>> START

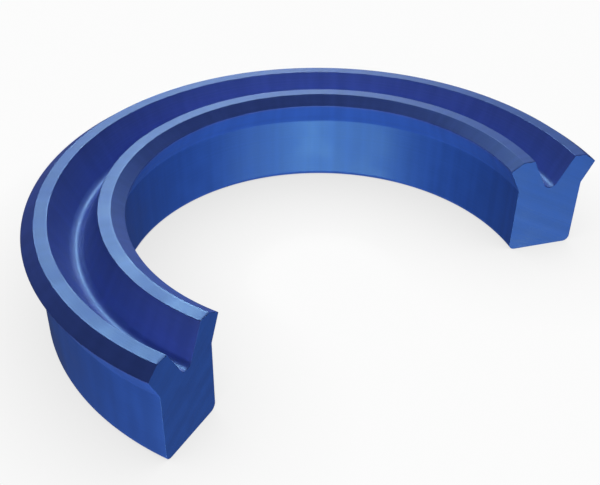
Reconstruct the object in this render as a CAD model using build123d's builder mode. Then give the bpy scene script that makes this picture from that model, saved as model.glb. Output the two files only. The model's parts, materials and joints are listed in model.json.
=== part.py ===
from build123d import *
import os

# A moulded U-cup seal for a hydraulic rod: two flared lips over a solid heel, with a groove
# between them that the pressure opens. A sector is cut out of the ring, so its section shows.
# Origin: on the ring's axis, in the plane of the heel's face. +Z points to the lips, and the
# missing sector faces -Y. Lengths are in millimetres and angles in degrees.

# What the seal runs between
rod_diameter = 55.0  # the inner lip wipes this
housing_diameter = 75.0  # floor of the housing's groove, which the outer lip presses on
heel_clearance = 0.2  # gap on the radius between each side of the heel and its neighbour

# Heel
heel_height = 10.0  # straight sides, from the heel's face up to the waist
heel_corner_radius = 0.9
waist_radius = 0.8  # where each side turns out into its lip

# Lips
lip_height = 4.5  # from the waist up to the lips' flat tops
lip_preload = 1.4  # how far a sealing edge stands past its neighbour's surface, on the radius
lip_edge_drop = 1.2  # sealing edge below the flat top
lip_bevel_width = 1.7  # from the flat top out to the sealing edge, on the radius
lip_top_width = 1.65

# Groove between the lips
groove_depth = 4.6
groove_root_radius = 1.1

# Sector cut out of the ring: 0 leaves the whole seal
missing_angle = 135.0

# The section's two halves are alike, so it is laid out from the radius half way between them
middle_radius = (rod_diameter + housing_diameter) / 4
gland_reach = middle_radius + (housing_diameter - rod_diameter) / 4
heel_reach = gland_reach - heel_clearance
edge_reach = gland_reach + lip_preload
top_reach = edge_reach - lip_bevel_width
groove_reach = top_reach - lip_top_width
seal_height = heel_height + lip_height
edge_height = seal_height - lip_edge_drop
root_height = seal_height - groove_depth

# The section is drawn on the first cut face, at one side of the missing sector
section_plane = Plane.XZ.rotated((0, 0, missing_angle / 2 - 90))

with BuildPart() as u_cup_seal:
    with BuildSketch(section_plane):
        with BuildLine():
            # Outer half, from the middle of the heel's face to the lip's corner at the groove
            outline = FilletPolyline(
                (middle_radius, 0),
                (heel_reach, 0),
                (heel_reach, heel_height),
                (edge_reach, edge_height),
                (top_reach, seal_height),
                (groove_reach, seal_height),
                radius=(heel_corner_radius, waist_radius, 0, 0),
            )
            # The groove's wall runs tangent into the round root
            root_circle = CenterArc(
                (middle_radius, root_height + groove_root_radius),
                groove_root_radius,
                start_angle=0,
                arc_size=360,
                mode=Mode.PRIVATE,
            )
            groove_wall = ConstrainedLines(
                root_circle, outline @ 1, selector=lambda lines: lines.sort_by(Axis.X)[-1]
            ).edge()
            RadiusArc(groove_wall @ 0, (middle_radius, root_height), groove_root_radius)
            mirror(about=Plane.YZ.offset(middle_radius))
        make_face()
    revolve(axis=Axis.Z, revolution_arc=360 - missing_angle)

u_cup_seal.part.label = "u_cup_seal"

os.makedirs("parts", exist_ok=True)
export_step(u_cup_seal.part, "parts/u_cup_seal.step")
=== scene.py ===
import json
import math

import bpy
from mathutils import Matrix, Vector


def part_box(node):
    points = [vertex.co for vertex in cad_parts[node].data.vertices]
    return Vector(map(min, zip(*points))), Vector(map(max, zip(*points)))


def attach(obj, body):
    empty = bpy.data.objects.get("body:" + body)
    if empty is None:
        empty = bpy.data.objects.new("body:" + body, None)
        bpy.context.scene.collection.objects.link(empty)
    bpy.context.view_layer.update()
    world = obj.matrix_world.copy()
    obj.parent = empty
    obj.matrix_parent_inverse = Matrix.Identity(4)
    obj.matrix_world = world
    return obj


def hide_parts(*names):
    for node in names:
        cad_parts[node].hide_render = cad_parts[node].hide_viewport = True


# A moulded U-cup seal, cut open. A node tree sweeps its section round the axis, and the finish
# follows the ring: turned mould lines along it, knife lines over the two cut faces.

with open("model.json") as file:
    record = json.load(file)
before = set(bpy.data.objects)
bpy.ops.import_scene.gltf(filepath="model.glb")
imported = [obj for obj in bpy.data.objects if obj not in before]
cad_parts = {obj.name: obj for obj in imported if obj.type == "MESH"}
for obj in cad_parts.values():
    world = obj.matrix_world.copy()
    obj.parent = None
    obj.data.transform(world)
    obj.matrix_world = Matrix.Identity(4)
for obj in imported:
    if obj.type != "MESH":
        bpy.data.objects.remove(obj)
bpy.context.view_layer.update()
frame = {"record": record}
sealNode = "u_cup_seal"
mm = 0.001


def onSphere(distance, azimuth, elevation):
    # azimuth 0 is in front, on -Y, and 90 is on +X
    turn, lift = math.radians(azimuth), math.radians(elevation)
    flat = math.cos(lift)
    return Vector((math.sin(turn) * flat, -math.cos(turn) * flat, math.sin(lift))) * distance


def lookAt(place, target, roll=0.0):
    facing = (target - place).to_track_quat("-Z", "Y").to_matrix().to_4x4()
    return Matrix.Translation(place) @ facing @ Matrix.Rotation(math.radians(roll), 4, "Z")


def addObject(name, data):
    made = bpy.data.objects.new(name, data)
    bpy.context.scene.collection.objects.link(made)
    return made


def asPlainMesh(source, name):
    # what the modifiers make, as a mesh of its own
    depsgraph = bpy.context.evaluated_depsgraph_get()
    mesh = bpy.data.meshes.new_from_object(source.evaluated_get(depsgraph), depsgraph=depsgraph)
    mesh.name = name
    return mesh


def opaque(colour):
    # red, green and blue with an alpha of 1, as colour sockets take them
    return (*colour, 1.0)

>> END
>> START

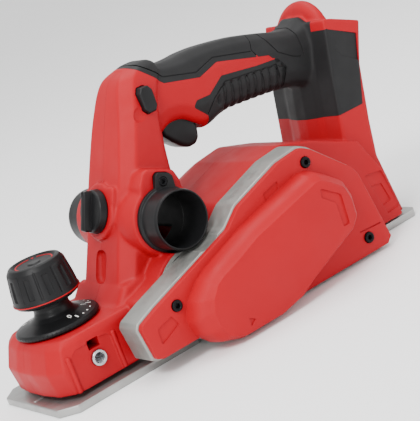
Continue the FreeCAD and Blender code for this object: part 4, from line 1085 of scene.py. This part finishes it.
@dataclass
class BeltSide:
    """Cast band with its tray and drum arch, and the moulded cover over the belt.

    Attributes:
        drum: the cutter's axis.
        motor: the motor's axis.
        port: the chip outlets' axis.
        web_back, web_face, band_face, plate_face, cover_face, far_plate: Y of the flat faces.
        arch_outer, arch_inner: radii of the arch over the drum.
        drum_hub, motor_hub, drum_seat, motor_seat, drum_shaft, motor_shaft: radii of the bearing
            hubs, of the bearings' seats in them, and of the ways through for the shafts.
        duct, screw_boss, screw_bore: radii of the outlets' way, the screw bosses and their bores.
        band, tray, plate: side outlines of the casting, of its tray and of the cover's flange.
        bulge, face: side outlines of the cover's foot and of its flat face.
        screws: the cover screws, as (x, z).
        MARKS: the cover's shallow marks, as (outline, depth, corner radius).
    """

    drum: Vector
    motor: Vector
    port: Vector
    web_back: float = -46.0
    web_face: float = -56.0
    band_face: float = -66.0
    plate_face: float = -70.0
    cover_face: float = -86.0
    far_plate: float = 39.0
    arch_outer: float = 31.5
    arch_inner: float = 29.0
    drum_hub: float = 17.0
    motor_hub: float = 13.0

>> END

• REQUIREMENT
Above are the records; print exactly the lines from the line with "obj.data.transform(world)" to the line with "return made", including both, and nothing else.

• RESULT
    obj.data.transform(world)
    obj.matrix_world = Matrix.Identity(4)
for obj in imported:
    if obj.type != "MESH":
        bpy.data.objects.remove(obj)
bpy.context.view_layer.update()
frame = {"record": record}
sealNode = "u_cup_seal"
mm = 0.001


def onSphere(distance, azimuth, elevation):
    # azimuth 0 is in front, on -Y, and 90 is on +X
    turn, lift = math.radians(azimuth), math.radians(elevation)
    flat = math.cos(lift)
    return Vector((math.sin(turn) * flat, -math.cos(turn) * flat, math.sin(lift))) * distance


def lookAt(place, target, roll=0.0):
    facing = (target - place).to_track_quat("-Z", "Y").to_matrix().to_4x4()
    return Matrix.Translation(place) @ facing @ Matrix.Rotation(math.radians(roll), 4, "Z")


def addObject(name, data):
    made = bpy.data.objects.new(name, data)
    bpy.context.scene.collection.objects.link(made)
    return made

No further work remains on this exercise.